Some investors at times believe there are investment products around that defy the ‘laws of gravity’. Typically the smooth growth portfolios sometimes portray themselves and are seen as being such type of product. Of course thinking rationally about it, no one would really believe anything on earth can defy the laws of gravity. What goes up will come down again! The fundamental principle of every pension fund investment portfolio is that it invests in mostly conventional and publicly priced asset classes, i.e. equity, property, bonds and cash. The parameters are defined in sections 12 and 13 of part 7 of the schedule of regulations, recently promulgated under the Pension Funds Act (previously referred to as regulation 28).
The table above sets out the returns of the Old Mutual AGP (Stable) portfolio, as the most popular smooth growth portfolio, the average prudential balanced portfolio, for the sake of our Benchmark members the Default portfolio and the Allshare Index over various periods as also displayed in graphs 1.1 to 1.7 above. It is to be noted that the OM AGP has not been around for 10 years yet. A few interesting conclusions can be drawn from this table.
Understanding the characteristics of the smooth growth portfolio should make it easier for the investor to decide whether he should invest in a prudential balanced portfolio or a smooth growth portfolio and to then also be comfortable with the results in terms of the portfolio’s performance relative to the market and relative to the typical prudential balanced portfolios without continuously looking over his shoulder and getting uneasy about any under-performance of his portfolio, which is certain to happen from time to time.
So which portfolio should one expect to produce higher returns in the long-term? The old adage of higher risk, higher return will apply, not necessarily to you as an investor because of the fact that timing plays an important role and can distort the results for you. Evidently, a portfolio that does not produce negative returns, presents a lower risk to the investor than one that does and hence should produce lower returns.

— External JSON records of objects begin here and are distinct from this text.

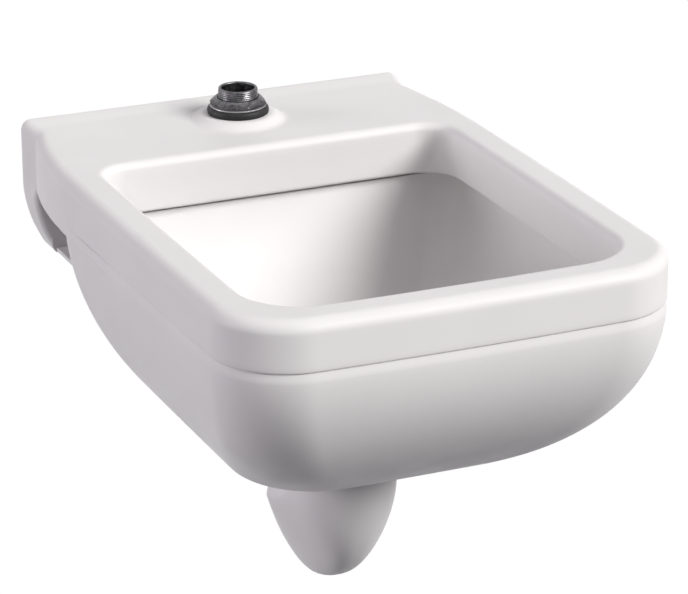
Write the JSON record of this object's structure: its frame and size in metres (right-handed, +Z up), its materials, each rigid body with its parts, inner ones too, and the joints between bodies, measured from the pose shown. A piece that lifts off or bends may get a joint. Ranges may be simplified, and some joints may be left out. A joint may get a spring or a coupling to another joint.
{
  "type": "mop service sink",
  "caption": "Wall-hung glazed china mop sink: flushing rim, rear deck with a top inlet spud, deep sloping bowl, moulded-in trap and back outlet.",
  "frame": {"origin": "centre of the waste outlet, on the face of the back plate that meets the wall", "axes": "+X across the sink to the right of a person who faces the wall, +Y into the wall, +Z up"},
  "size_m": [0.5138, 0.724, 0.5112],
  "materials": {
    "china": "glossy off-white glaze",
    "spud_metal": "dark polished plating",
    "ring_metal": "plain stamped metal",
    "rubber": "moulded black rubber"
  },
  "bodies": {
    "root": {"rim_casting": "china", "bowl_casting": "china", "back_casting": "china", "trap_casting": "china", "spud_body": "spud_metal", "spud_gasket": "rubber", "spud_friction_ring": "ring_metal", "spud_locknut": "spud_metal"}
  },
  "joints": []
}
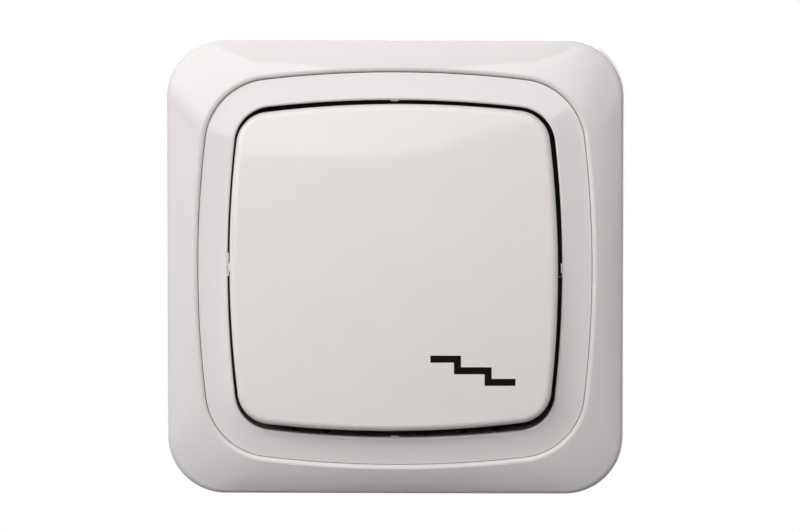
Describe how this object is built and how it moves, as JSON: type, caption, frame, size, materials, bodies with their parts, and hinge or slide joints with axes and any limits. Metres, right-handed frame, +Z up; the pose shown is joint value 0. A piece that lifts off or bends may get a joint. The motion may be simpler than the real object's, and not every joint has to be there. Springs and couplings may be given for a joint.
{
  "type": "light switch",
  "caption": "Flush-mounted white staircase rocker switch: square cover frame, centre ring and tilting key over a support plate and contact mechanism.",
  "frame": {"origin": "midway between the two box-screw slots, in the plane of the wall, where the support plate's back and the cover frame's rim lie", "axes": "+Z up, +X to the right as seen from the room, +Y into the wall; the front faces -Y"},
  "size_m": [0.081, 0.035, 0.081],
  "materials": {
    "white_cover": "gloss",
    "tumbler_plastic": "satin",
    "housing_plastic": "matte",
    "plated_steel": "zinc plated",
    "spring_steel": "bright",
    "brass": "satin",
    "contact_silver": "polished"
  },
  "bodies": {
    "base": {"cover_frame": "white_cover", "centre_ring": "white_cover", "support_plate": "plated_steel", "base_housing": "housing_plastic", "mechanism_cover": "housing_plastic", "housing_screws": "plated_steel", "common_strip": "brass", "upper_strip": "brass", "lower_strip": "brass", "fixed_contact_rivets": "contact_silver"},
    "rocker": {"rocker_key": "white_cover", "tumbler": "tumbler_plastic", "tumbler_spring": "spring_steel"},
    "plunger": {"plunger": "tumbler_plastic"},
    "seesaw": {"seesaw_contact": "brass", "moving_contact_rivets": "contact_silver"},
    "common_terminal_cage": {"common_terminal_cage": "plated_steel"},
    "common_terminal_screw": {"common_terminal_screw": "plated_steel"},
    "upper_terminal_cage": {"upper_terminal_cage": "plated_steel"},
    "upper_terminal_screw": {"upper_terminal_screw": "plated_steel"},
    "lower_terminal_cage": {"lower_terminal_cage": "plated_steel"},
    "lower_terminal_screw": {"lower_terminal_screw": "plated_steel"},
    "left_claw_screw": {"left_claw_screw": "plated_steel"},
    "left_claw_nut": {"left_claw_nut": "plated_steel"},
    "left_claw": {"left_claw": "plated_steel"},
    "right_claw_screw": {"right_claw_screw": "plated_steel"},
    "right_claw_nut": {"right_claw_nut": "plated_steel"},
    "right_claw": {"right_claw": "plated_steel"}
  },
  "joints": [
    {"name": "rocker_tilt", "type": "hinge", "parent": "base", "child": "rocker", "pos_m": [0, -0.0046, 0], "axis": [1, 0, 0], "range_deg": [0, 8]},
    {"name": "plunger_slide", "type": "slide", "parent": "rocker", "child": "plunger", "axis": [0, -0.9976, 0.0698], "range_m": [0, 0.0005], "stiffness_N_per_m": 400, "springref_m": -0.003, "deforming": ["tumbler_spring"]},
    {"name": "seesaw_rock", "type": "hinge", "parent": "base", "child": "seesaw", "pos_m": [0, 0.0098, 0], "axis": [1, 0, 0], "range_deg": [-16, 0]},
    {"name": "common_terminal_screw_turn", "type": "hinge", "parent": "base", "child": "common_terminal_screw", "pos_m": [0.0124, 0.0168, -0.0187], "axis": [0, 0, 1], "range_deg": [0, 1800]},
    {"name": "common_terminal_cage_slide", "type": "slide", "parent": "base", "child": "common_terminal_cage", "axis": [0, 0, -1], "range_m": [0, 0.0025]},
    {"name": "upper_terminal_screw_turn", "type": "hinge", "parent": "base", "child": "upper_terminal_screw", "pos_m": [-0.0124, 0.0168, 0.0187], "axis": [0, 0, -1], "range_deg": [0, 1800]},
    {"name": "upper_terminal_cage_slide", "type": "slide", "parent": "base", "child": "upper_terminal_cage", "axis": [0, 0, 1], "range_m": [0, 0.0025]},
    {"name": "lower_terminal_screw_turn", "type": "hinge", "parent": "base", "child": "lower_terminal_screw", "pos_m": [-0.0124, 0.0168, -0.0187], "axis": [0, 0, 1], "range_deg": [0, 1800]},
    {"name": "lower_terminal_cage_slide", "type": "slide", "parent": "base", "child": "lower_terminal_cage", "axis": [0, 0, -1], "range_m": [0, 0.0025]},
    {"name": "left_claw_screw_turn", "type": "hinge", "parent": "base", "child": "left_claw_screw", "pos_m": [-0.0224, -0.001, 0], "axis": [0, 1, 0], "range_deg": [0, 2160]},
    {"name": "left_claw_nut_slide", "type": "slide", "parent": "base", "child": "left_claw_nut", "axis": [0, -1, 0], "range_m": [0, 0.003]},
    {"name": "left_claw_swing", "type": "hinge", "parent": "left_claw_nut", "child": "left_claw", "pos_m": [-0.0224, 0.006, 0], "axis": [0, 0, 1], "range_deg": [0, 20]},
    {"name": "right_claw_screw_turn", "type": "hinge", "parent": "base", "child": "right_claw_screw", "pos_m": [0.0224, -0.001, 0], "axis": [0, 1, 0], "range_deg": [0, 2160]},
    {"name": "right_claw_nut_slide", "type": "slide", "parent": "base", "child": "right_claw_nut", "axis": [0, -1, 0], "range_m": [0, 0.003]},
    {"name": "right_claw_swing", "type": "hinge", "parent": "right_claw_nut", "child": "right_claw", "pos_m": [0.0224, 0.006, 0], "axis": [0, 0, -1], "range_deg": [0, 20]}
  ],
  "couplings": [
    {"joint": "seesaw_rock", "follows": "rocker_tilt", "ratio": -2},
    {"joint": "common_terminal_screw_turn", "follows": "common_terminal_cage_slide", "rad_per_m": 12566},
    {"joint": "upper_terminal_screw_turn", "follows": "upper_terminal_cage_slide", "rad_per_m": 12566},
    {"joint": "lower_terminal_screw_turn", "follows": "lower_terminal_cage_slide", "rad_per_m": 12566},
    {"joint": "left_claw_screw_turn", "follows": "left_claw_nut_slide", "rad_per_m": 12566},
    {"joint": "left_claw_swing", "follows": "left_claw_nut_slide", "rad_per_m": 116.36},
    {"joint": "right_claw_screw_turn", "follows": "right_claw_nut_slide", "rad_per_m": 12566},
    {"joint": "right_claw_swing", "follows": "right_claw_nut_slide", "rad_per_m": 116.36}
  ]
}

Now, if the investor is faced with a lower return in one portfolio, it means his counter party is assuming this risk. Given this wisdom, the counter party (Old Mutual, in the case of the AGP portfolio) will charge a premium for assuming this risk. Again in your particular case you may have paid a premium without having had the benefit or vice-versa. That is what insurance is about. You cannot have your cake and eat it, be happy that life treated you well in terms of investment returns and do not expect to get back your premium!
The smooth growth portfolio through ‘manipulation’ of investment returns exposes itself to ‘mispricing’ when prospective returns are likely to be higher or lower than a market value priced portfolio. This is particularly important when the investor considers moving from one type of portfolio to the other. It affords the investor to exploit any mispricing. Smooth growth product providers are quite aware of this risk and have built in contractual terms that try to reduce this risk. In the light of our expectation of markets limping along for quite some time to come, smooth growth portfolios will have little opportunity to prop up returns and to absorb severe negative movements from accumulated reserves. They are thus more likely to track the performance of prudential balanced portfolios, minus the risk premium for some time to come.
Investment choice or investment return smoothing - the chickens are coming home to roost!
In the ‘good old days’ life was still plain and simple, and so were pension funds. Funds did not offer investment choice but managed investment returns through investment smoothing and investment reserves. These reserves allowed funds to maximise investment returns by investing with maximum risk, or the highest possible equity exposure. These portfolios were as good for the new fund entrant as they were for the pensioner. There was no need to be concerned about volatile markets particularly at the most inopportune time for the prospective retiree. There was no timing risk of moving from a high risk to a low risk portfolio just after the market has tanked.
But then came the good years when it seemed that investment markets only move in one direction namely upwards with double digit returns over many successive years. Investment smoothing and investment reserves now fell out of favour and many clever operators realised that the liquidation of the fund’s investment reserve would give their retirement investment a welcome additional boost. This also offered a great opportunity to product providers and advisers to introduce new products and choices to members, at the cost of the member but without really offering the member a better retirement regime. In actual fact members will have most probably been worse off with hindsight, simply on the basis of the principle that their average equity exposure over their working life would not have matched the average equity exposure of funds employing investment smoothing and investment reserves.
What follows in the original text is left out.